*What is expected*
Without altering anything, output the material below.

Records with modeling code
* Begin *
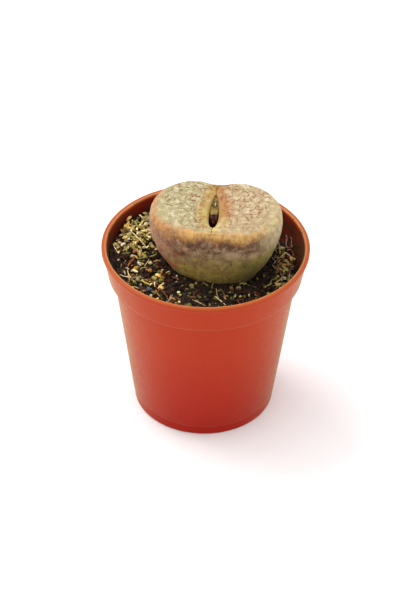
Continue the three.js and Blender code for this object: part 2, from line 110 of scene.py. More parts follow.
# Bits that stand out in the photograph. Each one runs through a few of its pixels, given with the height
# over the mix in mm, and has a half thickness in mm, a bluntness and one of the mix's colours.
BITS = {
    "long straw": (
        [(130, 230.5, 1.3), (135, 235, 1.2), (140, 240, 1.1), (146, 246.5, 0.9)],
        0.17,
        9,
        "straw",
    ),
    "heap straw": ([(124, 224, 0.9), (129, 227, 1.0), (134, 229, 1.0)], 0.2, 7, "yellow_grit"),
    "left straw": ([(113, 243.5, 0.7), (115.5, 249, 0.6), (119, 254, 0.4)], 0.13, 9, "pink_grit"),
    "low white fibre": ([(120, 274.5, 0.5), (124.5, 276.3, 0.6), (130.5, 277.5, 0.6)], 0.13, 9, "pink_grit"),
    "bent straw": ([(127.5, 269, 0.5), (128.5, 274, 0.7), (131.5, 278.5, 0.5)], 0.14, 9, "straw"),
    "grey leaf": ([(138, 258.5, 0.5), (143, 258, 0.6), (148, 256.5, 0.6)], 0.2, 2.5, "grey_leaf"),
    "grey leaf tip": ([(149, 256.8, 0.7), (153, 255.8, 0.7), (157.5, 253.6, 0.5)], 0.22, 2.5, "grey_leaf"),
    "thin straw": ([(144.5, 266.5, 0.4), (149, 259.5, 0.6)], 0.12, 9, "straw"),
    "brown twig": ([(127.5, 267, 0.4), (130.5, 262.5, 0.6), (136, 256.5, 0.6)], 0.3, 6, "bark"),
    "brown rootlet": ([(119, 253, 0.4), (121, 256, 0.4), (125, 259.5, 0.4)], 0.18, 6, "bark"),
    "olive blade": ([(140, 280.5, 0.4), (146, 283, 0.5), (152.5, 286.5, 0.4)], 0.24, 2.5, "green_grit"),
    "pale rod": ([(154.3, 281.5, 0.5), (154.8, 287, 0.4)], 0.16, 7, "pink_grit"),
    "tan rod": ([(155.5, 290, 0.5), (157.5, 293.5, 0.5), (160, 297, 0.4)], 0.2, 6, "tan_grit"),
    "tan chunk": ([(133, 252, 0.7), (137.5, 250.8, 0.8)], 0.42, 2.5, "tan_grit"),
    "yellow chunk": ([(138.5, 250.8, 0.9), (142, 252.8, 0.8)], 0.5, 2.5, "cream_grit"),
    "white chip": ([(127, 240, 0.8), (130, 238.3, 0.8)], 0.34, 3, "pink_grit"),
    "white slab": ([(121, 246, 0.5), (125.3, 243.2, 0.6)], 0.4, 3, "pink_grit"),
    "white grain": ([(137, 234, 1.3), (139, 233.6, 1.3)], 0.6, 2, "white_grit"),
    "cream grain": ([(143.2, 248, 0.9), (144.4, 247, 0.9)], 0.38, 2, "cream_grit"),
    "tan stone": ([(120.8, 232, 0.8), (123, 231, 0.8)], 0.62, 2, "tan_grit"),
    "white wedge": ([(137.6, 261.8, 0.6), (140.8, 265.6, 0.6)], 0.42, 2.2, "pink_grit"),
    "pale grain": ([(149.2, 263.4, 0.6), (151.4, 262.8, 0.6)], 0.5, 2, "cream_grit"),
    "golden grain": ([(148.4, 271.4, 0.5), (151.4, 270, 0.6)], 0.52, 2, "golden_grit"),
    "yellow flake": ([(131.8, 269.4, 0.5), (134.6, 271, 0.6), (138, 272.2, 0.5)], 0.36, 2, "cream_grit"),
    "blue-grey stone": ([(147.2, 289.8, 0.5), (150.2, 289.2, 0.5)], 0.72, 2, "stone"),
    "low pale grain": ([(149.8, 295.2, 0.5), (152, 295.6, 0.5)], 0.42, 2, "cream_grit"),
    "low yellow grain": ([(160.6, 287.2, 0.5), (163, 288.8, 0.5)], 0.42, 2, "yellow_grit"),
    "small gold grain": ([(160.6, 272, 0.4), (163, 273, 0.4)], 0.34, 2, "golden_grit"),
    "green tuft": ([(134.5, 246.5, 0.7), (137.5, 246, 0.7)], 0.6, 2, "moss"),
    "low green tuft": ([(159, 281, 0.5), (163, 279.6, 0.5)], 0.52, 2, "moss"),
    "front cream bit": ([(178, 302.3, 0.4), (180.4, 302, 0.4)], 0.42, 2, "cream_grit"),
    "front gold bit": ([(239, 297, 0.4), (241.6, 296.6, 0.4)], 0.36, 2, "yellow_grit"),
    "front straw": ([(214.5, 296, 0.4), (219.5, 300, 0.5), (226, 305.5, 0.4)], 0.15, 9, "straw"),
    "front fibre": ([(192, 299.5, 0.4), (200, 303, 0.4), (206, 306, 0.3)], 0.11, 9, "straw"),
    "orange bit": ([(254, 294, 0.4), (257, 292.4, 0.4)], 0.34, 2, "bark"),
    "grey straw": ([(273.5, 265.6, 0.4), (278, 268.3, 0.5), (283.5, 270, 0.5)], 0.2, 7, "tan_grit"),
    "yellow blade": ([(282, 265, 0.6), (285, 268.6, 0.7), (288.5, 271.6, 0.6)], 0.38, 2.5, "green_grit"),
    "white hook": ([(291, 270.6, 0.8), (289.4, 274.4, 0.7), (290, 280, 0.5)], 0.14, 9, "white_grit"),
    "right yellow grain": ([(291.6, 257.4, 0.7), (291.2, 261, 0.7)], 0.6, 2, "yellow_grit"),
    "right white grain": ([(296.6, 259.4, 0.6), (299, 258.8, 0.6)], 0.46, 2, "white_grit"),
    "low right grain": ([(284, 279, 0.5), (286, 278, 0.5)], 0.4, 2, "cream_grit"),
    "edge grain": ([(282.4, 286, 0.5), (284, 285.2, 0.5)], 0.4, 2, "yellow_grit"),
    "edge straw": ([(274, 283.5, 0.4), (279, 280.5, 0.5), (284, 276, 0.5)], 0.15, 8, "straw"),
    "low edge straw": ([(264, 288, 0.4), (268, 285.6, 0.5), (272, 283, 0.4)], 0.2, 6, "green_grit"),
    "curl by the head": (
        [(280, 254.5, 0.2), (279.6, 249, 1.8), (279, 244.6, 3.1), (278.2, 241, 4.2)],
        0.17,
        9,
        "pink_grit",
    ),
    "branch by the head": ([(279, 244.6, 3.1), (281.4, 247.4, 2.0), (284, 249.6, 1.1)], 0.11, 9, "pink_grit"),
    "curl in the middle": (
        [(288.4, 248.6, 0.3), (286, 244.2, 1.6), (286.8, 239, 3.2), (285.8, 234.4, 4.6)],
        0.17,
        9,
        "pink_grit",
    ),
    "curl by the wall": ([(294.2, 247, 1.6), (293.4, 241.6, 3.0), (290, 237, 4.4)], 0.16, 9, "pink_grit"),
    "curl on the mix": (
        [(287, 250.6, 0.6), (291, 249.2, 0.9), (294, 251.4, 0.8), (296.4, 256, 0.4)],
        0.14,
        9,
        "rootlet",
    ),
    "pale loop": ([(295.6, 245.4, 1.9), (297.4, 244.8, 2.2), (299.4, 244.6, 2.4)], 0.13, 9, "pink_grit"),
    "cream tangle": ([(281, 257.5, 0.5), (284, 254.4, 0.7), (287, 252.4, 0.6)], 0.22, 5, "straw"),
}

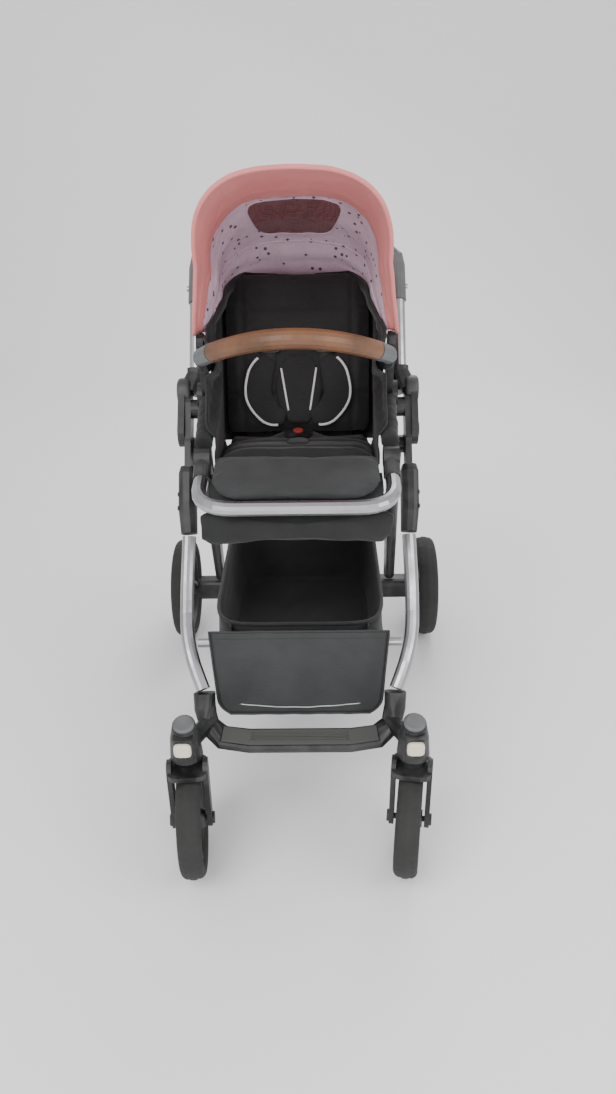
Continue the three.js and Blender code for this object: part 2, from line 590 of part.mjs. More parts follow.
* End *
*Exercise output*
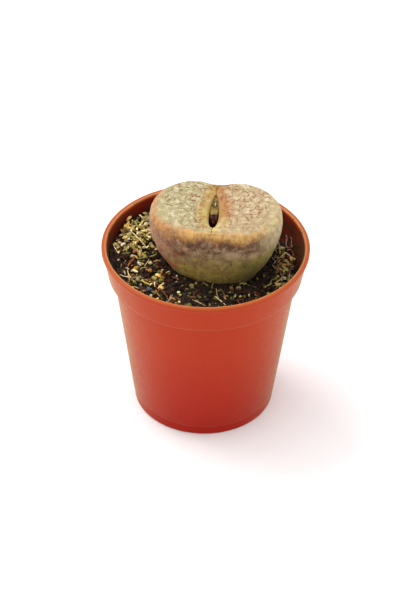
Continue the three.js and Blender code for this object: part 2, from line 110 of scene.py. More parts follow.
# Bits that stand out in the photograph. Each one runs through a few of its pixels, given with the height
# over the mix in mm, and has a half thickness in mm, a bluntness and one of the mix's colours.
BITS = {
    "long straw": (
        [(130, 230.5, 1.3), (135, 235, 1.2), (140, 240, 1.1), (146, 246.5, 0.9)],
        0.17,
        9,
        "straw",
    ),
    "heap straw": ([(124, 224, 0.9), (129, 227, 1.0), (134, 229, 1.0)], 0.2, 7, "yellow_grit"),
    "left straw": ([(113, 243.5, 0.7), (115.5, 249, 0.6), (119, 254, 0.4)], 0.13, 9, "pink_grit"),
    "low white fibre": ([(120, 274.5, 0.5), (124.5, 276.3, 0.6), (130.5, 277.5, 0.6)], 0.13, 9, "pink_grit"),
    "bent straw": ([(127.5, 269, 0.5), (128.5, 274, 0.7), (131.5, 278.5, 0.5)], 0.14, 9, "straw"),
    "grey leaf": ([(138, 258.5, 0.5), (143, 258, 0.6), (148, 256.5, 0.6)], 0.2, 2.5, "grey_leaf"),
    "grey leaf tip": ([(149, 256.8, 0.7), (153, 255.8, 0.7), (157.5, 253.6, 0.5)], 0.22, 2.5, "grey_leaf"),
    "thin straw": ([(144.5, 266.5, 0.4), (149, 259.5, 0.6)], 0.12, 9, "straw"),
    "brown twig": ([(127.5, 267, 0.4), (130.5, 262.5, 0.6), (136, 256.5, 0.6)], 0.3, 6, "bark"),
    "brown rootlet": ([(119, 253, 0.4), (121, 256, 0.4), (125, 259.5, 0.4)], 0.18, 6, "bark"),
    "olive blade": ([(140, 280.5, 0.4), (146, 283, 0.5), (152.5, 286.5, 0.4)], 0.24, 2.5, "green_grit"),
    "pale rod": ([(154.3, 281.5, 0.5), (154.8, 287, 0.4)], 0.16, 7, "pink_grit"),
    "tan rod": ([(155.5, 290, 0.5), (157.5, 293.5, 0.5), (160, 297, 0.4)], 0.2, 6, "tan_grit"),
    "tan chunk": ([(133, 252, 0.7), (137.5, 250.8, 0.8)], 0.42, 2.5, "tan_grit"),
    "yellow chunk": ([(138.5, 250.8, 0.9), (142, 252.8, 0.8)], 0.5, 2.5, "cream_grit"),
    "white chip": ([(127, 240, 0.8), (130, 238.3, 0.8)], 0.34, 3, "pink_grit"),
    "white slab": ([(121, 246, 0.5), (125.3, 243.2, 0.6)], 0.4, 3, "pink_grit"),
    "white grain": ([(137, 234, 1.3), (139, 233.6, 1.3)], 0.6, 2, "white_grit"),
    "cream grain": ([(143.2, 248, 0.9), (144.4, 247, 0.9)], 0.38, 2, "cream_grit"),
    "tan stone": ([(120.8, 232, 0.8), (123, 231, 0.8)], 0.62, 2, "tan_grit"),
    "white wedge": ([(137.6, 261.8, 0.6), (140.8, 265.6, 0.6)], 0.42, 2.2, "pink_grit"),
    "pale grain": ([(149.2, 263.4, 0.6), (151.4, 262.8, 0.6)], 0.5, 2, "cream_grit"),
    "golden grain": ([(148.4, 271.4, 0.5), (151.4, 270, 0.6)], 0.52, 2, "golden_grit"),
    "yellow flake": ([(131.8, 269.4, 0.5), (134.6, 271, 0.6), (138, 272.2, 0.5)], 0.36, 2, "cream_grit"),
    "blue-grey stone": ([(147.2, 289.8, 0.5), (150.2, 289.2, 0.5)], 0.72, 2, "stone"),
    "low pale grain": ([(149.8, 295.2, 0.5), (152, 295.6, 0.5)], 0.42, 2, "cream_grit"),
    "low yellow grain": ([(160.6, 287.2, 0.5), (163, 288.8, 0.5)], 0.42, 2, "yellow_grit"),
    "small gold grain": ([(160.6, 272, 0.4), (163, 273, 0.4)], 0.34, 2, "golden_grit"),
    "green tuft": ([(134.5, 246.5, 0.7), (137.5, 246, 0.7)], 0.6, 2, "moss"),
    "low green tuft": ([(159, 281, 0.5), (163, 279.6, 0.5)], 0.52, 2, "moss"),
    "front cream bit": ([(178, 302.3, 0.4), (180.4, 302, 0.4)], 0.42, 2, "cream_grit"),
    "front gold bit": ([(239, 297, 0.4), (241.6, 296.6, 0.4)], 0.36, 2, "yellow_grit"),
    "front straw": ([(214.5, 296, 0.4), (219.5, 300, 0.5), (226, 305.5, 0.4)], 0.15, 9, "straw"),
    "front fibre": ([(192, 299.5, 0.4), (200, 303, 0.4), (206, 306, 0.3)], 0.11, 9, "straw"),
    "orange bit": ([(254, 294, 0.4), (257, 292.4, 0.4)], 0.34, 2, "bark"),
    "grey straw": ([(273.5, 265.6, 0.4), (278, 268.3, 0.5), (283.5, 270, 0.5)], 0.2, 7, "tan_grit"),
    "yellow blade": ([(282, 265, 0.6), (285, 268.6, 0.7), (288.5, 271.6, 0.6)], 0.38, 2.5, "green_grit"),
    "white hook": ([(291, 270.6, 0.8), (289.4, 274.4, 0.7), (290, 280, 0.5)], 0.14, 9, "white_grit"),
    "right yellow grain": ([(291.6, 257.4, 0.7), (291.2, 261, 0.7)], 0.6, 2, "yellow_grit"),
    "right white grain": ([(296.6, 259.4, 0.6), (299, 258.8, 0.6)], 0.46, 2, "white_grit"),
    "low right grain": ([(284, 279, 0.5), (286, 278, 0.5)], 0.4, 2, "cream_grit"),
    "edge grain": ([(282.4, 286, 0.5), (284, 285.2, 0.5)], 0.4, 2, "yellow_grit"),
    "edge straw": ([(274, 283.5, 0.4), (279, 280.5, 0.5), (284, 276, 0.5)], 0.15, 8, "straw"),
    "low edge straw": ([(264, 288, 0.4), (268, 285.6, 0.5), (272, 283, 0.4)], 0.2, 6, "green_grit"),
    "curl by the head": (
        [(280, 254.5, 0.2), (279.6, 249, 1.8), (279, 244.6, 3.1), (278.2, 241, 4.2)],
        0.17,
        9,
        "pink_grit",
    ),
    "branch by the head": ([(279, 244.6, 3.1), (281.4, 247.4, 2.0), (284, 249.6, 1.1)], 0.11, 9, "pink_grit"),
    "curl in the middle": (
        [(288.4, 248.6, 0.3), (286, 244.2, 1.6), (286.8, 239, 3.2), (285.8, 234.4, 4.6)],
        0.17,
        9,
        "pink_grit",
    ),
    "curl by the wall": ([(294.2, 247, 1.6), (293.4, 241.6, 3.0), (290, 237, 4.4)], 0.16, 9, "pink_grit"),
    "curl on the mix": (
        [(287, 250.6, 0.6), (291, 249.2, 0.9), (294, 251.4, 0.8), (296.4, 256, 0.4)],
        0.14,
        9,
        "rootlet",
    ),
    "pale loop": ([(295.6, 245.4, 1.9), (297.4, 244.8, 2.2), (299.4, 244.6, 2.4)], 0.13, 9, "pink_grit"),
    "cream tangle": ([(281, 257.5, 0.5), (284, 254.4, 0.7), (287, 252.4, 0.6)], 0.22, 5, "straw"),
}

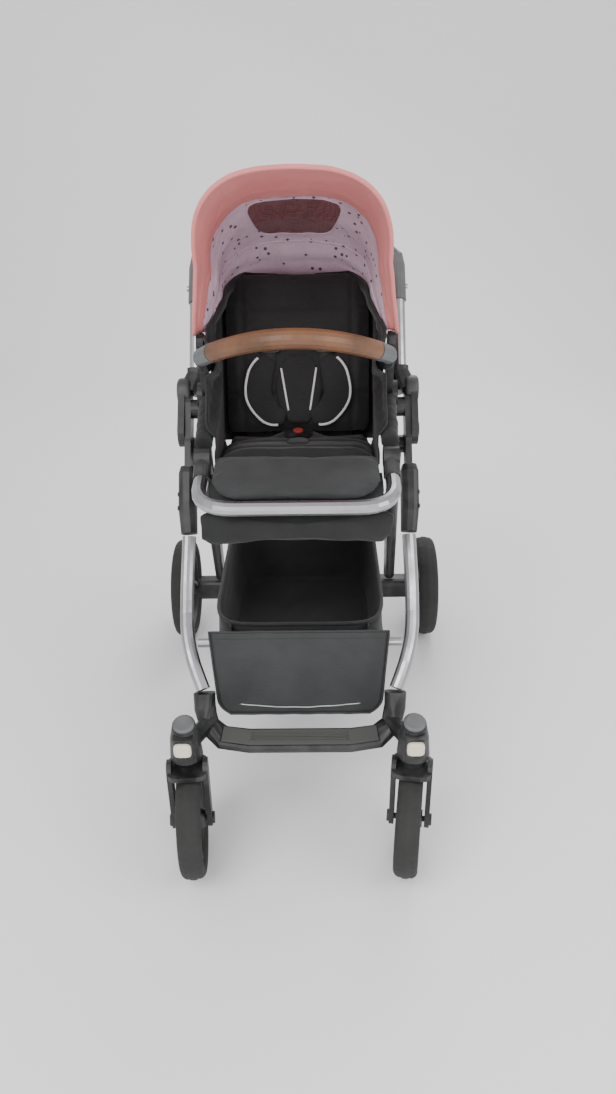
Continue the three.js and Blender code for this object: part 2, from line 590 of part.mjs. More parts follow.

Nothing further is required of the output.